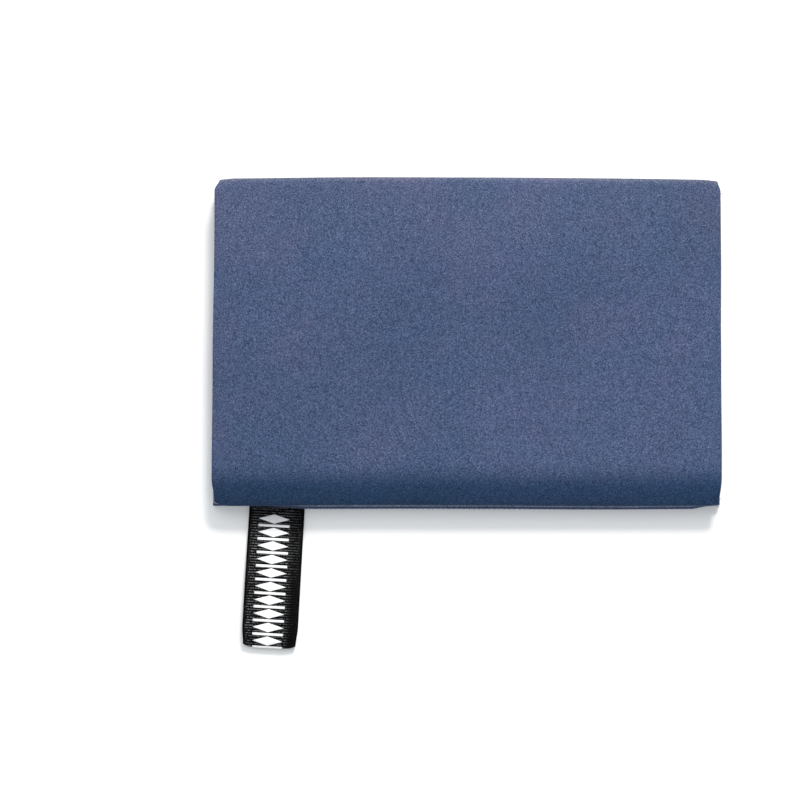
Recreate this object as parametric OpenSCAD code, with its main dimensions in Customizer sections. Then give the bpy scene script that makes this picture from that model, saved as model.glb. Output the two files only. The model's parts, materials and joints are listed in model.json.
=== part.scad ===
// Travel towel of thin microfibre cloth, folded into a flat pack, with a ribbon loop sewn to one
// corner. The cloth is folded in three across its width, which makes a strip of three layers. The
// strip is folded in three along its length into passes a, b and c, and the three passes together
// are folded in three again, into the bottom, middle and top stacks.
// +Z is up and the front, where the loop hangs out, is -Y. The origin is the centre of the
// underside. Lengths are in millimetres.

/* [Folded pack] */
// Width of the folded towel, from side fold to side fold
folded_w = 200; // [180:1:220]
// Distance between the axes of the back fold and the front fold
fold_span = 120; // [100:1:130]
// How far the bottom stack stands out in front of the front fold's axis
front_reach = 6.5; // [6.3:0.1:8]

/* [Cloth] */
// Thickness of one layer of cloth
cloth_t = 0.45; // [0.4:0.01:0.46]
// Height from one layer to the next
layer_pitch = 0.6; // [0.6:0.01:0.7]
// Width of the overlocked hem along each cut edge
hem_w = 3; // [2:0.5:5]
// How far the outer flap's hem stays in from the left side fold
outer_hem_inset = 2; // [1:0.5:10]
// How far the inner flap's hem stays in from the inside of the right side fold
inner_hem_inset = 0.3; // [0.2:0.1:5]

/* [Ribbon loop] */
// Width of the ribbon
ribbon_w = 22; // [15:1:25]
// Thickness of the ribbon
ribbon_t = 0.3; // [0.2:0.05:0.4]
// Length of the loop outside the hem
loop_len = 55; // [50:1:80]
// Height of the loop's open end
loop_h = 5; // [4.8:0.1:5.2]
// Distance of the ribbon's middle from the towel's middle
loop_offset = 75.5; // [60:0.5:80]
// Angle by which the ribbon leans outward
loop_lean = 3.2; // [0:0.1:6]
// Length of the ribbon's ends inside the hem
tail_len = 8; // [6:1:12]
// Width of the printed pattern on the ribbon
print_w = 12.4; // [8:0.1:14]
// Distance from one printed mark to the next
mark_pitch = 4.3; // [3.5:0.1:6]

/* [Hidden] */

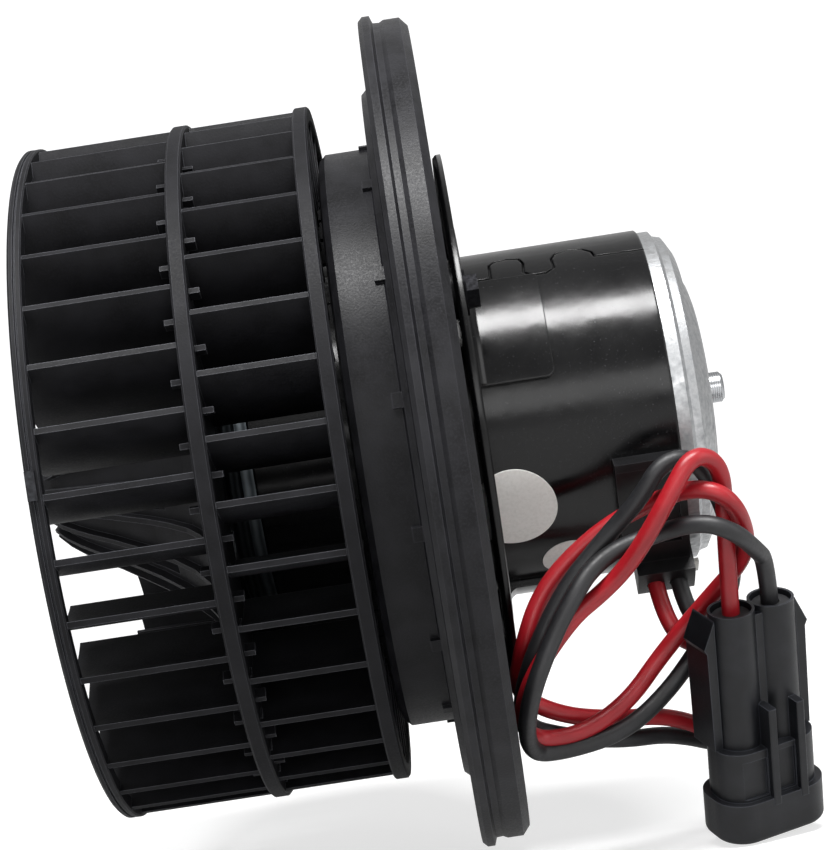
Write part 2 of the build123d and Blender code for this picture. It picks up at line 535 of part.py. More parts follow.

★ ★ ★ ★ ★ ★ ★

** Given instruction **
Restate the listing in full, word for word.

** Full solution **
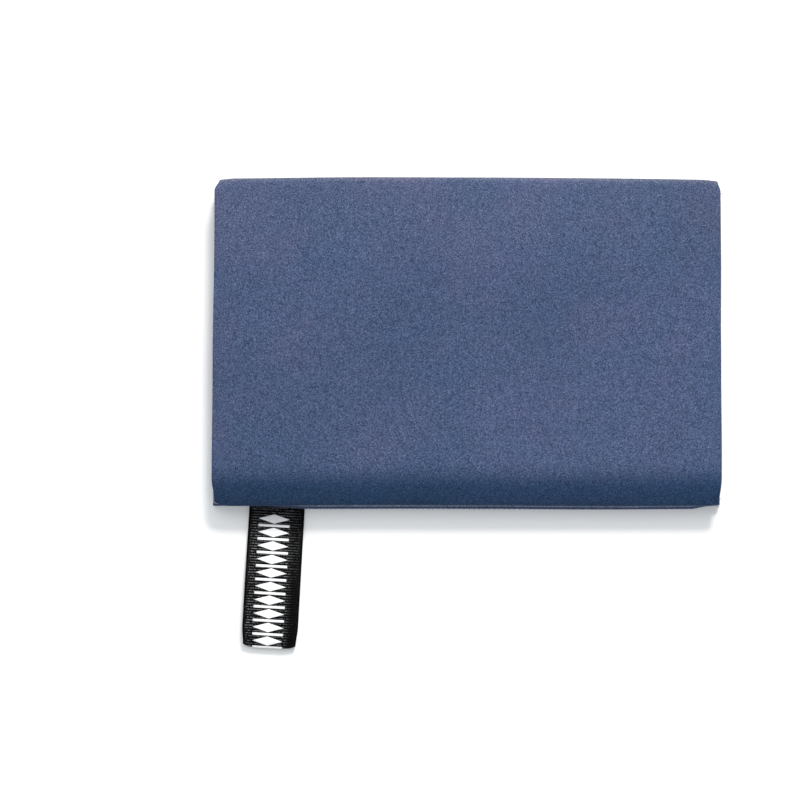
Recreate this object as parametric OpenSCAD code, with its main dimensions in Customizer sections. Then give the bpy scene script that makes this picture from that model, saved as model.glb. Output the two files only. The model's parts, materials and joints are listed in model.json.
=== part.scad ===
// Travel towel of thin microfibre cloth, folded into a flat pack, with a ribbon loop sewn to one
// corner. The cloth is folded in three across its width, which makes a strip of three layers. The
// strip is folded in three along its length into passes a, b and c, and the three passes together
// are folded in three again, into the bottom, middle and top stacks.
// +Z is up and the front, where the loop hangs out, is -Y. The origin is the centre of the
// underside. Lengths are in millimetres.

/* [Folded pack] */
// Width of the folded towel, from side fold to side fold
folded_w = 200; // [180:1:220]
// Distance between the axes of the back fold and the front fold
fold_span = 120; // [100:1:130]
// How far the bottom stack stands out in front of the front fold's axis
front_reach = 6.5; // [6.3:0.1:8]

/* [Cloth] */
// Thickness of one layer of cloth
cloth_t = 0.45; // [0.4:0.01:0.46]
// Height from one layer to the next
layer_pitch = 0.6; // [0.6:0.01:0.7]
// Width of the overlocked hem along each cut edge
hem_w = 3; // [2:0.5:5]
// How far the outer flap's hem stays in from the left side fold
outer_hem_inset = 2; // [1:0.5:10]
// How far the inner flap's hem stays in from the inside of the right side fold
inner_hem_inset = 0.3; // [0.2:0.1:5]

/* [Ribbon loop] */
// Width of the ribbon
ribbon_w = 22; // [15:1:25]
// Thickness of the ribbon
ribbon_t = 0.3; // [0.2:0.05:0.4]
// Length of the loop outside the hem
loop_len = 55; // [50:1:80]
// Height of the loop's open end
loop_h = 5; // [4.8:0.1:5.2]
// Distance of the ribbon's middle from the towel's middle
loop_offset = 75.5; // [60:0.5:80]
// Angle by which the ribbon leans outward
loop_lean = 3.2; // [0:0.1:6]
// Length of the ribbon's ends inside the hem
tail_len = 8; // [6:1:12]
// Width of the printed pattern on the ribbon
print_w = 12.4; // [8:0.1:14]
// Distance from one printed mark to the next
mark_pitch = 4.3; // [3.5:0.1:6]

/* [Hidden] */

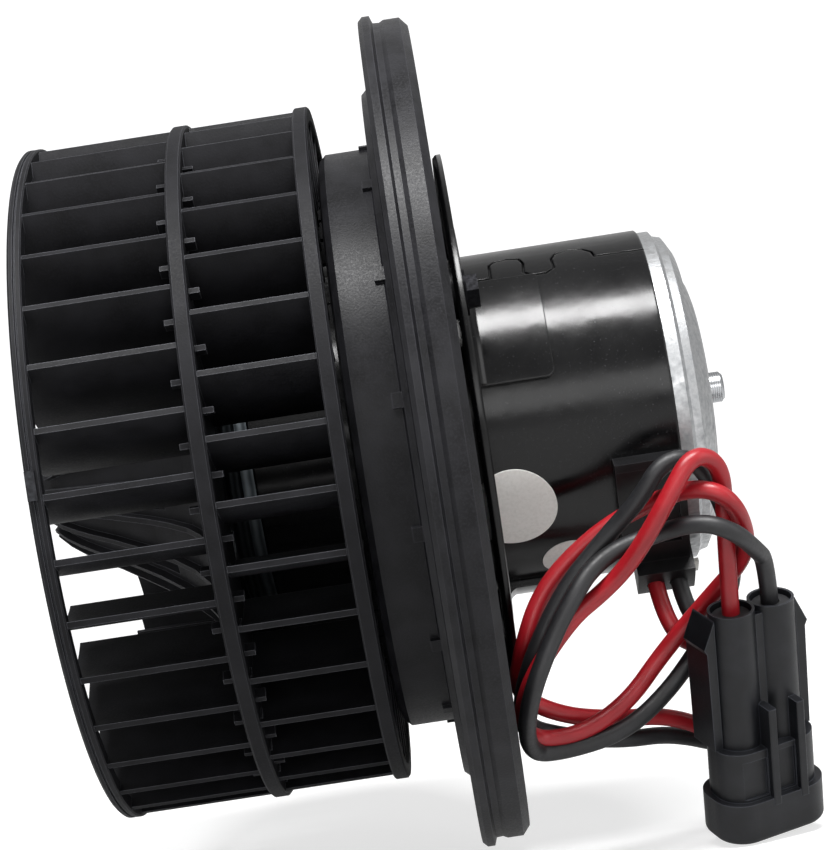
Write part 2 of the build123d and Blender code for this picture. It picks up at line 535 of part.py. More parts follow.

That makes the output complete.